# START OF SOURCE DATA

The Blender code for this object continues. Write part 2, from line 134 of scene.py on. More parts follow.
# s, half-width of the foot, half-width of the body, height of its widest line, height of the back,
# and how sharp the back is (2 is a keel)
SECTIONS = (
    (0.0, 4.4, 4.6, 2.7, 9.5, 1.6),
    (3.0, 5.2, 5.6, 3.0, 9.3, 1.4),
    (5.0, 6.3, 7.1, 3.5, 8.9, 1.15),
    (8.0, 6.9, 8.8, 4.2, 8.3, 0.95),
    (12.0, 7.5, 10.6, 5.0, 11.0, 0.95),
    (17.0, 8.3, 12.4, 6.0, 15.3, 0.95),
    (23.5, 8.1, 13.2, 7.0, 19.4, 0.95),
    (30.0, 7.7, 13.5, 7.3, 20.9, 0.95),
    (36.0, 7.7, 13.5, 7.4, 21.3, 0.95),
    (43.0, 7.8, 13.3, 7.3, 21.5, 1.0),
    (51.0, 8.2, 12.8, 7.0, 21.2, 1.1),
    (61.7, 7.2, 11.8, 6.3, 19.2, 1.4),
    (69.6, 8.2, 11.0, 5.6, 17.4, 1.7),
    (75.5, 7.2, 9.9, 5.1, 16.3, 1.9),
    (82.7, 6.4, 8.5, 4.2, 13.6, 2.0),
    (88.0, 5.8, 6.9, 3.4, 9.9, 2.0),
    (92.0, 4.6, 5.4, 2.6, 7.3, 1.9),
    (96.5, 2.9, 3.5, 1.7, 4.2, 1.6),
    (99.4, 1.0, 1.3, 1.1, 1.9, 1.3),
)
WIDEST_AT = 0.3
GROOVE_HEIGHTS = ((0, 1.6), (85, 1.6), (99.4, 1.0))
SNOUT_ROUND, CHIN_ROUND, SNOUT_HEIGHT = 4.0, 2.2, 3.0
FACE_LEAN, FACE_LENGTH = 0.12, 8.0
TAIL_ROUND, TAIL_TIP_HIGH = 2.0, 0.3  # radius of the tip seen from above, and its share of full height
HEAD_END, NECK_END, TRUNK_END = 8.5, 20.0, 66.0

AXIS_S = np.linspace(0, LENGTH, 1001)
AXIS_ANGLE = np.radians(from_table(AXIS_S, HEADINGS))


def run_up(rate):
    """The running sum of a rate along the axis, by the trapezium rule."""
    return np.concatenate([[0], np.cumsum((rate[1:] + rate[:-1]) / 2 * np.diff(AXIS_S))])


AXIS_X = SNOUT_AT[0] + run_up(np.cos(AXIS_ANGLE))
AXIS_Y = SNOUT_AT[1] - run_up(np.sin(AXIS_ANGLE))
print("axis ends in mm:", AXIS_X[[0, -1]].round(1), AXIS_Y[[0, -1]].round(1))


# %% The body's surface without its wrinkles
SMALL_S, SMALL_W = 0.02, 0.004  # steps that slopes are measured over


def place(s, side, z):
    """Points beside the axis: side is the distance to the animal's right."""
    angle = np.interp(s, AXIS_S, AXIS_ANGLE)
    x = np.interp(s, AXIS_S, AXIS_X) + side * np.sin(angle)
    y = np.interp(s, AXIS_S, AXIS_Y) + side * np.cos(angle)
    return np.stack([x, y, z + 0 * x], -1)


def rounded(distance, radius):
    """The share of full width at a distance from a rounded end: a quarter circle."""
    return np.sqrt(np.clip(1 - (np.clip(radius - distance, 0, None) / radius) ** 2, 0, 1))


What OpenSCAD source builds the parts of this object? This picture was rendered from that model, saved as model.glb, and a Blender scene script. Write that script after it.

# END OF SOURCE DATA

# WHAT YOU WILL DO:
Reproduce each line verbatim.

# ANSWER TO THE TASK:
The Blender code for this object continues. Write part 2, from line 134 of scene.py on. More parts follow.
# s, half-width of the foot, half-width of the body, height of its widest line, height of the back,
# and how sharp the back is (2 is a keel)
SECTIONS = (
    (0.0, 4.4, 4.6, 2.7, 9.5, 1.6),
    (3.0, 5.2, 5.6, 3.0, 9.3, 1.4),
    (5.0, 6.3, 7.1, 3.5, 8.9, 1.15),
    (8.0, 6.9, 8.8, 4.2, 8.3, 0.95),
    (12.0, 7.5, 10.6, 5.0, 11.0, 0.95),
    (17.0, 8.3, 12.4, 6.0, 15.3, 0.95),
    (23.5, 8.1, 13.2, 7.0, 19.4, 0.95),
    (30.0, 7.7, 13.5, 7.3, 20.9, 0.95),
    (36.0, 7.7, 13.5, 7.4, 21.3, 0.95),
    (43.0, 7.8, 13.3, 7.3, 21.5, 1.0),
    (51.0, 8.2, 12.8, 7.0, 21.2, 1.1),
    (61.7, 7.2, 11.8, 6.3, 19.2, 1.4),
    (69.6, 8.2, 11.0, 5.6, 17.4, 1.7),
    (75.5, 7.2, 9.9, 5.1, 16.3, 1.9),
    (82.7, 6.4, 8.5, 4.2, 13.6, 2.0),
    (88.0, 5.8, 6.9, 3.4, 9.9, 2.0),
    (92.0, 4.6, 5.4, 2.6, 7.3, 1.9),
    (96.5, 2.9, 3.5, 1.7, 4.2, 1.6),
    (99.4, 1.0, 1.3, 1.1, 1.9, 1.3),
)
WIDEST_AT = 0.3
GROOVE_HEIGHTS = ((0, 1.6), (85, 1.6), (99.4, 1.0))
SNOUT_ROUND, CHIN_ROUND, SNOUT_HEIGHT = 4.0, 2.2, 3.0
FACE_LEAN, FACE_LENGTH = 0.12, 8.0
TAIL_ROUND, TAIL_TIP_HIGH = 2.0, 0.3  # radius of the tip seen from above, and its share of full height
HEAD_END, NECK_END, TRUNK_END = 8.5, 20.0, 66.0

AXIS_S = np.linspace(0, LENGTH, 1001)
AXIS_ANGLE = np.radians(from_table(AXIS_S, HEADINGS))


def run_up(rate):
    """The running sum of a rate along the axis, by the trapezium rule."""
    return np.concatenate([[0], np.cumsum((rate[1:] + rate[:-1]) / 2 * np.diff(AXIS_S))])


AXIS_X = SNOUT_AT[0] + run_up(np.cos(AXIS_ANGLE))
AXIS_Y = SNOUT_AT[1] - run_up(np.sin(AXIS_ANGLE))
print("axis ends in mm:", AXIS_X[[0, -1]].round(1), AXIS_Y[[0, -1]].round(1))


# %% The body's surface without its wrinkles
SMALL_S, SMALL_W = 0.02, 0.004  # steps that slopes are measured over


def place(s, side, z):
    """Points beside the axis: side is the distance to the animal's right."""
    angle = np.interp(s, AXIS_S, AXIS_ANGLE)
    x = np.interp(s, AXIS_S, AXIS_X) + side * np.sin(angle)
    y = np.interp(s, AXIS_S, AXIS_Y) + side * np.cos(angle)
    return np.stack([x, y, z + 0 * x], -1)


def rounded(distance, radius):
    """The share of full width at a distance from a rounded end: a quarter circle."""
    return np.sqrt(np.clip(1 - (np.clip(radius - distance, 0, None) / radius) ** 2, 0, 1))


What OpenSCAD source builds the parts of this object? This picture was rendered from that model, saved as model.glb, and a Blender scene script. Write that script after it.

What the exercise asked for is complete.